Since the first company was accredited by the MRC for the viewable impression in 2010, the industry has witnessed a tumultuous ride with twists, turns and confusing chatter.
To help readers understand the viewable impression speak better, here are a few clarifications on common statements I have heard misused or misunderstood.
“Should we be paying for 70% viewable or 100% viewable?” really means “Should we pay for Ads Served or Viewable Impressions?”
Ads served and viewable impressions are entirely different measurements that take place in a different location at a different point in time. An ad served is measured when an ad is called from a server, while a viewable impression is measured after that ad loads, renders, and a designated portion of the ad remains in view for one continuous second in the user’s device viewport.
In the real world, it is close to impossible for 100% of ad-served impressions to become viewable impressions because of the distance and time delay between the serve event and the view event. Viewer abandonment, scrolling behavior and ads served to units that are outside the user’s viewport are the main reasons for this drop off.
No one should expect all ads served to become viewable impressions. Typical ads served can achieve 20% to 60% viewability rates and if the ad unit is in view when served view rates rise to around 80%. The IAB is currently recommending view rates of 70% or more. Whether selling ads served with a viewable benchmark, or selling viewable impressions, technology to serve only to ad units that are in view is a must.
A viewable impression means the ad appeared on a user’s screen, not necessarily that the user viewed the ad.
Viewable impressions are reported every time an ad actually appears on a user’s screen, not if the ad was “viewed,” thus ensuring the ad has the opportunity to be seen. We are all familiar with the argument that TV also has impressions that are not viewed. “On TV they don’t know if the viewer went to the bathroom and didn’t see the ad.” That is true, but with TV we know with reasonable error rates that an ad actually appeared on a TV screen. A digital served impression is counted even if the ad did not appear on a screen at all.
Viewability is important because an ad served that does not appear simply does not have an opportunity to be seen. Period.
“Views not measurable,” and “Dark Viewability,” primarily mean ads served into cross-domain or blind iFrames.

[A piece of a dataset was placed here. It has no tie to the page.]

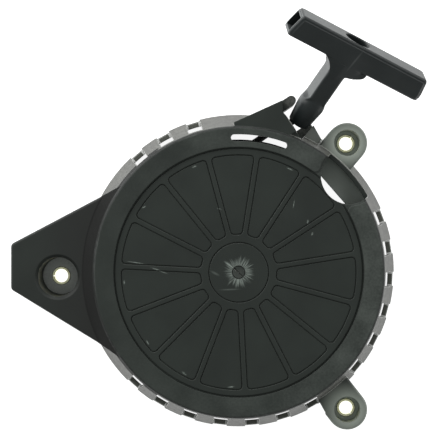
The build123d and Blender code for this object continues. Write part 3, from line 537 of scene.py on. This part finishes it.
METALS = {
    "zinc_steel": ((0.97, 0.95, 0.60), (0.95, 0.96, 0.70), (0.80, 0.77, 0.42), 0.10, (1, 1, 7), 700.0, 0.85),
    "eyelet_steel": ((0.62, 0.62, 0.60), (0.70, 0.69, 0.66), (0.30, 0.29, 0.27), 0.20, (1, 1, 4), 800.0),
    "screw_steel": ((0.075, 0.085, 0.078), (0.12, 0.13, 0.12), (0.040, 0.042, 0.040), 0.42, (1, 1, 6), 900.0),
    "spring_steel": ((0.24, 0.25, 0.28), (0.34, 0.33, 0.33), (0.10, 0.09, 0.08), 0.25, (1, 1, 12), 500.0),
    "pawl_steel": ((0.46, 0.46, 0.43), (0.55, 0.54, 0.48), (0.18, 0.17, 0.15), 0.30, (6, 1, 1), 600.0),
}
METAL_PIECES = {
    "zinc_steel": ["sleeve_left", "sleeve_upper", "sleeve_lower", "knot_washer"],
    "eyelet_steel": ["rope_eyelet"],
    "screw_steel": ["centre_screw", "thrust_washer"],
    "spring_steel": ["rewind_spring", "pawl_spring_1", "pawl_spring_2", "friction_spring"],
    "pawl_steel": ["pawl_1", "pawl_2"],
}
for name, recipe in METALS.items():
    paint(metal(name, *recipe), *METAL_PIECES[name])
print("metals painted:", len(METALS))

# %% [markdown]
# ## Surfaces from arrays
# Every new piece is a grid of points that numpy works out at once: rings round a path, or a
# profile carried along it. One helper turns the grid into a closed mesh with outward faces and
# another keeps smooth faces smooth while real creases stay crisp.


# %% Grid to mesh
def grid_object(name, points, material, body, crease=40.0, uv=None):
    """A closed tube from points[ring, step, xyz]. Each end is closed by a fan at its ring's middle.
    The faces are turned round if the volume, the sum of a . (b x c + c x d) / 6, is negative."""
    rings, steps, _ = points.shape
    flat = points.reshape(-1, 3)
    ring = np.arange(rings - 1)[:, None]
    step = np.arange(steps)[None, :]
    after = (step + 1) % steps
    near, far = ring * steps, (ring + 1) * steps
    quads = np.stack([near + step, near + after, far + after, far + step], axis=-1).reshape(-1, 4)
    faces = [tuple(q) for q in quads.tolist()]
    first, last = len(flat), len(flat) + 1
    flat = np.concatenate([flat, points[:1].mean(axis=1), points[-1:].mean(axis=1)])
    base = (rings - 1) * steps
    s = np.arange(steps)
    t = (s + 1) % steps
    first_fan = np.stack([np.full(steps, first), t, s], axis=-1)
    last_fan = np.stack([np.full(steps, last), base + s, base + t], axis=-1)
    faces += [tuple(f) for f in np.concatenate([first_fan, last_fan]).tolist()]
    a, b, c, d = (flat[quads[:, k]] for k in range(4))
    volume = (a * (np.cross(b, c) + np.cross(c, d))).sum() / 6
    if volume < 0:
        faces = [f[::-1] for f in faces]
    mesh = bpy.data.meshes.new(name)
    mesh.from_pydata(flat.tolist(), [], faces)
    mesh.validate()
    mesh.shade_smooth()
    mesh.set_sharp_from_angle(angle=math.radians(crease))
    if uv is not None:
        layer = mesh.uv_layers.new(name="along_and_round")
        corner = np.empty(len(mesh.loops), dtype=np.int64)
        mesh.loops.foreach_get("vertex_index", corner)
        capped = np.concatenate([uv.reshape(-1, 2), uv[0, :1], uv[-1, :1]])
        layer.data.foreach_set("uv", capped[corner].astype(np.float32).ravel())
    mesh.materials.append(material)
    made = bpy.data.objects.new(name, mesh)
    bpy.context.collection.objects.link(made)
    if body:
        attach(made, body)
    print(name, "faces:", len(faces))
    return made


def smooth(t):
    """A smooth rise from 0 to 1."""
    t = np.clip(t, 0.0, 1.0)
    return t * t * (3.0 - 2.0 * t)


# %% [markdown]
# ## The T-handle
# The grip is one moulding: a hollow bar, a web that flares out of the stem, and a tapered nose
# that plugs the rope's mouth. It could be joined from boxes, but the flares would keep hard
# seams. Here it is one surface: rings round the stem's line, from the floor of the knot's room,
# over the bar, down the stem and back up the rope's bore. A ring is a rounded rectangle that can
# turn into an ellipse, with its own reach to the left and to the right.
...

The primary reason that the viewability of ads is reported as undetermined or not measurable is because they are delivered inside cross-domain or blind iFrames.
As opposed to a friendly iFrame delivery, where the buyer has access into the parent document where the ad they bought actually rendered, a blind iFrame is designed to block that access, making measuring viewability much more difficult. This forces the use of additional methods to gauge viewability, including browser hacking and browser optimization, which help increase errors and view rate discrepancies between measurement providers.
Furthermore, in most cases, blind iFrames block the ability for the advertiser to see the actual URL of the Web page the ad is rendered on, or where the ad appeared. This lack of visibility enables fraud and increases brand safety risk. So advertisers must be aware of non measurable rates and understand that, if they are high, there are risks associated with the inventory beyond that the ads may not be viewable.